→ Input for this task:
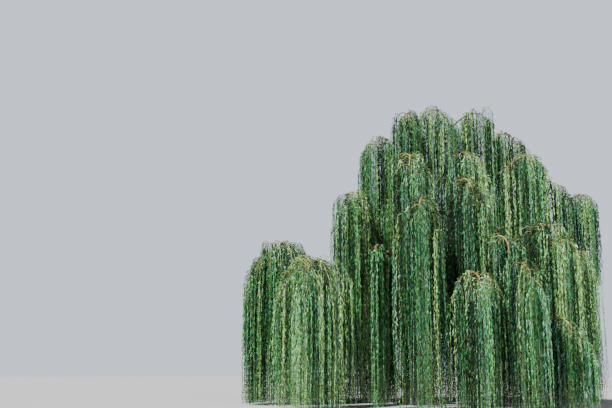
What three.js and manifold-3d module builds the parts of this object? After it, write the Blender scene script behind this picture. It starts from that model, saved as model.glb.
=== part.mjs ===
// A weeping willow in full summer leaf, in millimetres, +Z up. It stands on the flat cut under its
// trunk, which is centred on the origin, and faces -Y. Every limb carries one plume: a mass of hanging
// shoots that falls from an arching stem. The result is a THREE.Group of named, closed meshes.
import * as THREE from "three";
import { mergeVertices } from "three/addons/utils/BufferGeometryUtils.js";
import Module from "manifold-3d";

const wasm = await Module();
wasm.setup();

// Clearance between neighbouring solids, and between foliage and what it must not touch
const GAP = 0.3;
const AIR = 25;

// Steps in the foliage's surface that are smaller than this are smoothed away
const FINEST = 1.5;

// The masses' seeds count up from here
const SEED = 100;

const RISE = new THREE.Vector3(0, 0, 1);

// The short bole: a flat cut at the ground, a root flare, a slight lean, and a rounded fork
const BOLE_TOP = [430, 60, 2250];
const BOLE_BEND = [60, 0, 1100];
const BOLE_RADIUS = 560;
const BOLE_TAPER = 0.16;
const FLARE = { out: 300, height: 520, buttresses: 5, lobe: 0.34, turn: 0.7 };
const FORK = { round: 0.2, close: 0.75 };
const BOLE_SIDES = 24;
const BOLE_STEPS = 11;

// Rings on the bole crowd towards its flare by this power
const BOLE_CROWDING = 1.25;

// Limbs grow from the bole, boughs from the limbs: the radii at foot and tip, how steep the tip is, and
// the shares of its span that a limb runs straight as it leaves its foot and as it comes to its tip
const LIMB = { foot: 250, tip: 44, sides: 8, steps: 9, slope: 1.5, leave: 0.36, arrive: 0.16 };
const BOUGH = { foot: 118, tip: 34, sides: 6, steps: 5, slope: 0.6, leave: 0.36, arrive: 0.3 };
const LIMB_TAPER = 0.8;
const FOOT_SHARE = 0.82;
const BOUGH_LIFT = 0.25;

// The ways in which the limbs on the bole leave it
const LEAVE = {
  leader: [0.04, 0.02, 1],
  left_limb: [-1, -0.04, 0.16],
  right_limb: [0.42, 0.02, 1],
  front_limb: [0.12, -0.5, 1],
  back_limb: [-0.2, 0.42, 1],
};

// A plume's stem leaves the tip of its limb, rises over a crest and droops. Its curve is given in shares
// of the plume's reach, and the stretch of it that bears shoots in shares of its length
const STEM = { tip: 12, sides: 4, steps: 4, climb: 0.75, out: 1.2, fall: 0.75, hang: 0.8, samples: 60 };
const BEARING = { from: 0.12, to: 0.98 };

// Hanging shoots leave the stem to both sides like the ribs of an umbrella: the first ones swing back from
// the stem's way, the last ones go nearly along it. ahead is how far they may reach along that way, as a
// share of the plume's reach. A shoot without room is tried again, each time tucked further in and up.
// The shoulder is in shares of how far out a shoot reaches
const SHOOT = { radius: 14, slimmer: 0.2, apart: 260, least: 8, most: 10, tries: 10, tuck: 0.6, checks: 10 };
const SWING = { first: 2.5, last: 0.5, vary: 0.35, ahead: 0.8 };
const SHOULDER = { out: 0.55, up: 0, down: 1.1, drift: 0.06 };

// The least that a shoot spreads and hangs, as shares of what its plume has room for
const SHORTEST = { out: 0.45, drop: 0.72 };

// The long blades on them, each of which stands for a spray of narrow leaves
const BLADE = { length: 1900, width: 260, thick: 24, vary: 0.2, lean: 0.16, widest: 0.38 };
const BLADE_APART = 2100;
const BLADE_START = 0.2;
const BLADE_PAST = 250;

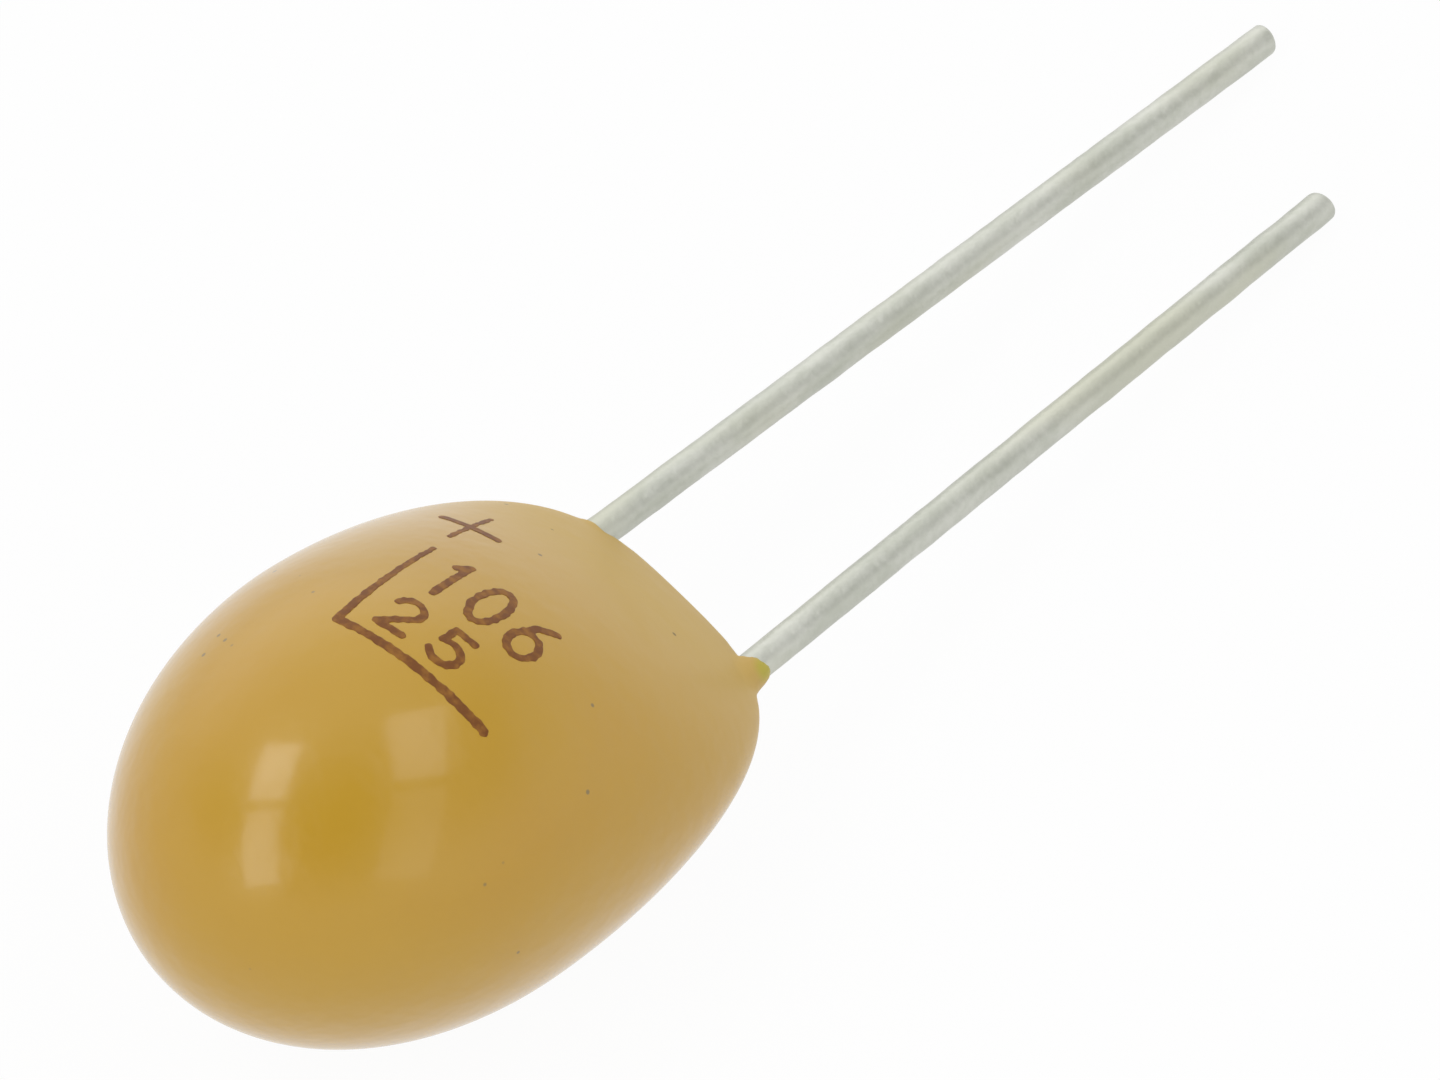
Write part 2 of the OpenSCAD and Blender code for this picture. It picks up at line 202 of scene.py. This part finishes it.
solder = Finish("frozen_solder", Metallic=1.0)
frost = solder.mottle(solder.place(), 5, detail=3)
solder.set("Base Color", solder.between(solder_dull, solder_bright, frost))
solder.set("Roughness", 0.2 + 0.35 * frost)
solder.relief(frost, 0.01)
dress("cathode_solder", solder)


# ---- Leads ----
# Two lengths of round tinned wire, bent to shape before the dip. The anode lead is
# welded across the tantalum wire, the cathode lead is soldered down the slug's side,
# and both were cut off by a cutter that left a slanted tip with a rolled edge.

lead_pitch = 3.18
bend_r, knee_r = 0.5, 3.0
step_h = 1.0
wire_sides = 40
straight_step, bend_turn = 0.12, math.radians(6)
ripple_size, ripple_h = 0.5, 0.02
sharp_edge = math.radians(50)
# Each roll of the cut edge: how far it goes in, and how far on.
tip_rolls = [(0.012, 0.03), (0.03, 0.025), (0.045, 0.012)]
tip_roll = sum(onward_mm for _, onward_mm in tip_rolls)
cut_slants = {"anode_lead": math.radians(7), "cathode_lead": math.radians(-9)}
tin_shade, tin_bright, tin_stain = (0.5, 0.515, 0.45), (0.625, 0.632, 0.575), (0.55, 0.555, 0.45)

mounts = {m["name"]: m for m in frame["record"]["mounts"]}
wire_r = mounts["anode_lead_pin"]["dims"]["r_mm"]
riser = np.array([v.co for v in frame["nodes"]["tantalum_riser"].data.vertices])
riser_axis = np.linalg.svd(riser - riser.mean(0))[2][0]
bead_up = Vector(riser_axis * np.sign(riser_axis[1]))
exits = [Vector(mounts[name]["pos_m"]) for name in ("anode_lead_pin", "cathode_lead_pin")]
bead_across = exits[1] - exits[0]
bead_across = (bead_across - bead_across.project(bead_up)).normalized()
bead_front = bead_across.cross(bead_up)


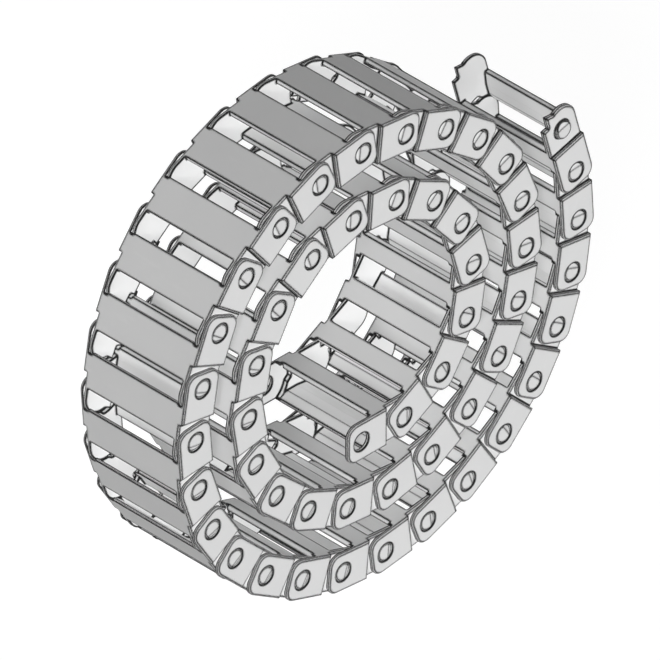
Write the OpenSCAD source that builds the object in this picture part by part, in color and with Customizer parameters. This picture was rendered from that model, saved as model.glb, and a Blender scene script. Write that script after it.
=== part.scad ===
// Cable drag chain, coiled up on its edge.
// The coil stands in the XZ plane, +Z is up and every hinge axis runs along Y.
// Each link is one moulding: two side walls joined by an outer and an inner cross plate.
// Link 1 is the inner end of the coil and the last link is the free outer end.

/* [Chain] */
// Number of links
links = 50; // [2:1:60]
// Distance between the two hinge axes of a link
pitch = 20; // [19.8:0.1:26]
// Bending radius at which a joint reaches its stop
bend_radius = 38; // [36:1:48]

/* [Coil] */
// Radius of the coil at its innermost hinge axis
core_radius = 39.2; // [36:0.1:80]
// Free space between one turn of links and the next
turn_gap = 9.67; // [6:0.01:30]
// Direction of the innermost hinge axis, seen from the middle of the coil
core_angle = -99.16; // [-180:0.01:180]

/* [Link body] */
// Height of a link, across both cross plates
link_height = 15; // [14.4:0.1:18]
// Clear width of the cable channel
channel_width = 40; // [12:1:80]
// Thickness of the inner cross plate
plate_thickness = 2.4; // [1.4:0.1:3]
// Start of the outer cross plate, measured from the link's own pins
outer_plate_start = 2.1; // [0.5:0.1:4]
// Thickness of the outer cross plate where it starts
outer_plate_lip = 1.85; // [1.4:0.05:2.5]
// Thickness of the outer cross plate at its crown, its flat middle
crown_thickness = 2.57; // [2.5:0.01:3]
// Start of the crown, measured from the link's own pins
crown_start = 7.2; // [5:0.1:9]
// End of the crown, measured from the link's own pins
crown_end = 11.6; // [10:0.1:12]
// Thickness of the outer cross plate at its far end
outer_plate_tip = 1.2; // [0.8:0.1:2]
// Space between the outer cross plate's far end and the bore axis
outer_plate_setback = 4.6; // [3:0.1:6.5]
// Start of the inner cross plate, measured from the link's own pins
inner_plate_start = 6; // [4:0.1:8]
// Space between the inner cross plate's far end and the bore axis
inner_plate_setback = 6.3; // [4.8:0.1:7]
// Bevel along the outside edges of the walls
edge_bevel = 0.5; // [0.2:0.05:0.8]

/* [Ears] */
// Thickness of an ear, the outer half of a side wall
ear_thickness = 1.4; // [1:0.1:3]
// Reach of an ear beyond its bore axis
ear_reach = 6.3; // [5.5:0.1:7]
// Radius of an ear's two far corners
ear_corner = 4.2; // [2:0.1:5]
// Gap between an ear's far end and the next link's shoulder in the tightest bend
shoulder_gap = 0.17; // [0.1:0.01:0.5]

/* [Tongues] */
// Thickness of a tongue, the inner half of a side wall
tongue_thickness = 1.7; // [1.2:0.1:3]
// Reach of a tongue beyond its pin axis
tongue_reach = 8.45; // [7.9:0.05:8.8]
// Radius of a tongue's big round corner, on the outside of the bend
tongue_corner = 6.5; // [5.5:0.1:7]
// Reach of the stop horn beyond the pin axis
horn_reach = 9; // [8.6:0.1:9.4]
// Depth of the horn's root below the pin axis
horn_root = 1.75; // [1:0.05:2.5]
// Reach of the tongue's heel, below the horn, beyond the pin axis
heel_reach = 4.2; // [2:0.1:4.5]

/* [Pins] */
// Radius of the snap-in pins
pin_radius = 3.35; // [2.5:0.05:4]
// Radial clearance of a pin in its bore
pin_clearance = 0.05; // [0.01:0.01:0.1]
// Depth of a pin's end below the outside face of the ear
pin_recess = 0.1; // [0:0.05:0.4]
// Bevel round a pin's end
pin_bevel = 0.3; // [0.1:0.05:0.5]
// Distance from the pin axis to the top of its lead-in slope
ramp_start = 1.4; // [0.5:0.1:2.5]
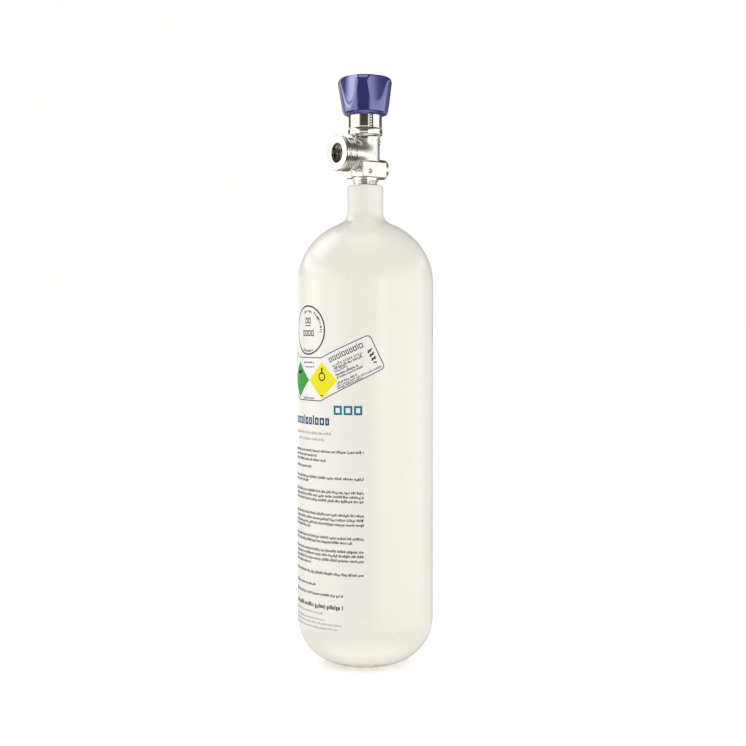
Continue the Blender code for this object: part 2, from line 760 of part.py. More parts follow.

→ Exercise objective: Choose all lines containing the string "model" and copy them out.

→ Answer to this task:
What three.js and manifold-3d module builds the parts of this object? After it, write the Blender scene script behind this picture. It starts from that model, saved as model.glb.
Write the OpenSCAD source that builds the object in this picture part by part, in color and with Customizer parameters. This picture was rendered from that model, saved as model.glb, and a Blender scene script. Write that script after it.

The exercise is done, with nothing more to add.